Les flots ont laissé un paysage de désolation et une grande partie de la ville, sur les deux rives de l’oued, apparaît comme foudroyée par un puissant séisme.
Des organisations humanitaires ont mis en garde contre le risque croissant de propagation de maladies, après les inondations qui ont fait des milliers de morts et de disparus dans l’Est de la Libye où les espoirs de retrouver des survivants s’amenuisent, six jours après la catastrophe. La tempête Daniel, qui a frappé dans la nuit de dimanche à lundi la ville de Derna, a entraîné la rupture de deux barrages en amont, provoquant une crue fulgurante, de l’ampleur d’un tsunami, le long de l’oued qui traverse la cité, emportant tout sur son passage. Les flots ont laissé un paysage de désolation, et une grande partie de la ville, sur les deux rives de l’oued, apparaît comme foudroyée par un puissant séisme, a constaté un photographe de l’AFP. Des bâtiments entiers ont été emportés par les flots.
D’autres sont à moitié détruits, des voitures sont fracassées contre les murs. A Al-Bayda, autre grande ville située à 100 km à l’ouest de Derna, les habitants nettoient les routes et les maisons des monticules de boue laissés par le déluge. Des organisations humanitaires comme le Secours islamique et Médecins sans frontières (MSF) ont mis en garde contre les risques de propagation de maladies, liés à une éventuelle contamination de l’eau. De nombreuses personnes ont été emportées vers la mer Méditerranée qui a rejeté des dizaines de cadavres en décomposition. Des responsables du gouvernement de l’Est de la Libye touché par les inondations ont avancé des bilans différents, l’un évoquant au moins 3 840 morts.

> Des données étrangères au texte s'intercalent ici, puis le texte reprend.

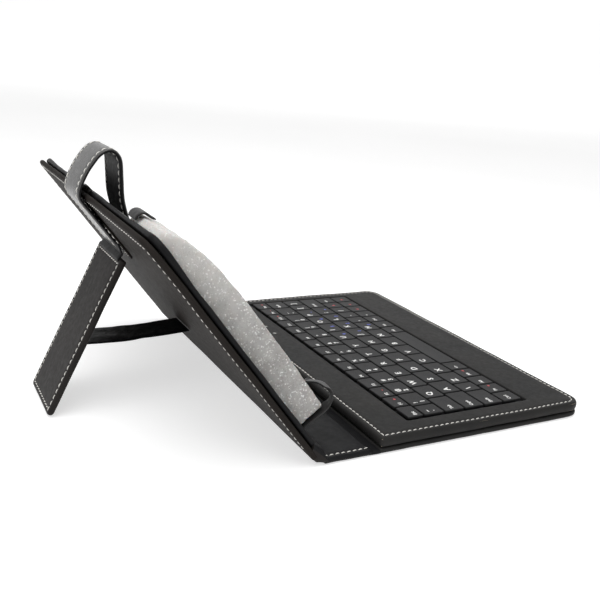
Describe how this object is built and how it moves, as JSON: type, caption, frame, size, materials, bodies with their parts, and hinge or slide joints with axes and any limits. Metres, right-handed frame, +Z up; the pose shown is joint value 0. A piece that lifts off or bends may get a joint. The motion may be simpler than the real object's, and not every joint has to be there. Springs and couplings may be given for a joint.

Dans la nuit de vendredi à samedi, le ministre de la Santé du gouvernement de l’Est du pays, Othman Abdeljalil, a fait état d’un bilan de 3 166 morts qui inclut 101 victimes dont les corps ont été découverts puis enterrés durant la seule journée de vendredi. Mais le nombre de victimes pourrait être beaucoup plus élevé, compte tenu du grand nombre de disparus, au moins 10 000, selon une estimation de l’ONU. Avant la catastrophe, Derna comptait 100 000 habitants. L’Organisation internationale pour les migrations (OIM) a fait état de plus de 38 000 déplacés dans l’Est frappé par les inondations, dont 30 000 à Derna.
«Situation chaotique»
Manoelle Carton, coordinatrice médicale d’une équipe de Médecins sans frontières (MSF), arrivée il y a deux jours à Derna, décrit une situation «chaotique» qui a empêché le bon déroulement du recensement et l’identification des victimes. «De nombreux volontaires de toute la Libye et de l’étranger sont sur place. La coordination de l’aide est urgente», insiste-t-elle.
Le travail des secours et des équipes de recherche est considérablement entravé par le chaos politique qui prévaut dans le pays depuis la mort du dictateur Mouammar Kadhafi en 2011, avec deux gouvernements rivaux, l’un à Tripoli (ouest), reconnu par l’ONU et dirigé par le Premier ministre Abdelhamid Dbeibah, et l’autre dans l’Est, affilié au camp du puissant maréchal Khalifa Haftar. Pour organiser les recherches, le chef de l’exécutif dans l’est de la Libye, Oussama Hamad, a affirmé qu’«à partir de samedi, de nouvelles mesures seront appliquées dans la zone sinistrée» qui sera fermée, selon lui, aux civils et aux services de sécurité.
«Seuls les équipes de recherche libyennes et étrangères et les enquêteurs y auront accès», a-t-il dit. Stéphanie Williams, diplomate américaine et ex-représentante de l’ONU en Libye, a appelé à une intervention internationale urgente, préconisant la création d’un «mécanisme conjoint national/international pour superviser les fonds d’aide». Elle a fustigé sur X (ex-Twitter) une classe politique libyenne «prédatrice» qui a tendance, selon elle, à «utiliser le prétexte de la souveraineté» pour diriger les opérations d’aide «selon ses intérêts».
«Besoins énormes»
Le porte-parole du maréchal Haftar, Ahmad Al-Mesmari, a fait état de «besoins énormes pour la reconstruction», lors d’une conférence de presse, vendredi soir, à Benghazi, la grande ville de l’Est de la Libye, berceau du soulèvement de 2011. Bien que le drame se soit produit dans une zone sous le contrôle du camp de l’Est, M. Dbeibah a estimé cette semaine que l’absence de plans de développement adéquats et «l’usure causée par le temps» y avait contribué. «C’est l’une des conséquences des querelles, des guerres et de la dilapidation des fonds», a-t-il affirmé.